L’indagine dura da circa un anno ed è ancora in corso. Di Leo interviene (senza nominarlo) dopo la presa di posizione del sindaco di Agrigento, Francesco Miccichè, che aveva auspicato l’avvio dei lavori di rifacimento della rete idrica, il cui appalto dell’importo di 37 milioni, sarebbe stato «truccato» da alcuni indagati compreso Alesci che faceva parte della commissione di gara. La procura, infatti, in una nota, stigmatizza «alcune prese di posizione pubbliche su una indagine ancora in corso» da chi «non è pienamente a conoscenza dei fatti. Indagini della complessità di quella in esame non possono essere contenute nei termini indicati dal legislatore per le intercettazioni, con una recente modifica del Codice di procedura penale che ha lasciato comunque al pm e al giudice di valutare l’emergenza di elementi che impongano nel caso concreto la prosecuzione dell’attività».

«Le intercettazioni - afferma il procuratore capo Di Leo - restano uno strumento indispensabile per l’accertamento di reati a concorso necessario, dove non è pensabile che il corrotto o il corruttore si presenti spontaneamente a denunziare i fatti che lo coinvolgono, o che un terzo possa venirne a conoscenza e riferire alla autorità giudiziaria o di polizia. L’obbligo dell’ufficio requirente o della polizia giudiziaria di reprimere i fenomeni è ulteriormente reso più gravoso dalla intervenuta abolizione di un reato-spia, come l’abuso d’ufficio, che spesso permetteva di avviare indagini più complesse».

Il procuratore: le norme sulla corruzione consentono impunità

Sull’indagine che riguarda gli appalti per la rete idrica ad Agrigento, il procuratore capo Giovanni Di Leo sottolinea che «Il quadro normativo attuale sembra volgere a una richiesta di sostanziale ‘impunità’, che non può essere ovviamente accolta, finché il reato di corruzione resta nel Codice penale, da chi costituzionalmente è chiamato ad esercitare l’azione penale».
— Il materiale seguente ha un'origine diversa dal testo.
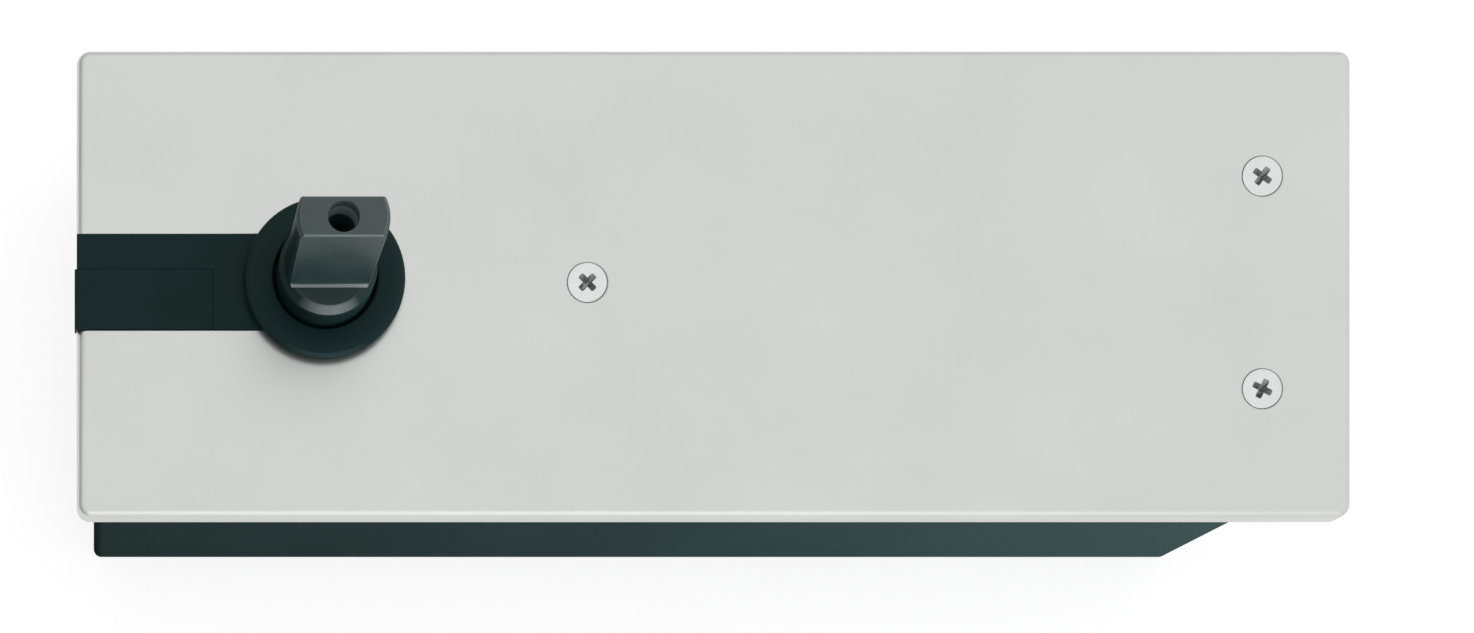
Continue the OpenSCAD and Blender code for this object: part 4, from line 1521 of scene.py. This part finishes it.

«Il quadro che emerge dalle indagini - aggiunge - è tale da fare ritenere gravemente pregiudicato l’interesse della popolazione. Il rifacimento della rete idrica di Agrigento era stato finanziato, per intero, nel 2015 con il patto per la Sicilia. Ad oggi consegnati lavori costituenti un ‘primo stralciò. Sono passati 10 anni e non per l’esistenza di indagini preliminari. Ad oggi ad eseguire lavori formalmente consegnati all’impresa vincitrice nel 2023 sono pochi operai e un escavatore di un’impresa che rappresenta il 12% dell’Ati aggiudicataria. I lavori per il Ccr di Ravanusa rientrano in una progettazione che risale al 2013, presa in esame con il piano regionale sullo smaltimento dei rifiuti in Sicilia, risalente al 2015, rielaborato nel 2019, ed è stato bandito - con urgenza ai sensi del Codice degli appalti - nel 2022, con un termine per la presentazione delle offerte di soli 22 giorni (18 i lavorativi). Altri lavori non ancora banditi, sono già oggetto di mire appropriative da parte dei membri della associazione per delinquere per la quale si continua indagare, anche se il Giudice non ha ancora ritenuto sussistenti i gravi indizi di colpevolezza al riguardo».

«Al centro di tale sistema - conclude Di Leo - vi sono figure politiche, tecniche, amministrative enti e strutture già note. Ogni struttura istituzionale è stata debitamente attivata da questo Ufficio per scongiurare perdite di finanziamenti, blocco di lavori e ulteriori danni per la cittadinanza che vede l’acqua scorrere per le strade e non nelle tubazioni, i rifiuti per le strade e discariche spuntare ovunque. Si auspica che l’attività discreta, e ancora agli inizi, dell’autorità giudiziaria e della Polizia di Stato sia accompagnata dalla collaborazione di chi, imprenditore, politico, amministratore, professionista, sa e ha finora taciuto, almeno in nome di quella ’Culturà di cui Agrigento è quest’anno capitale italiana, in cui dovrebbe rientrare anche il senso civico».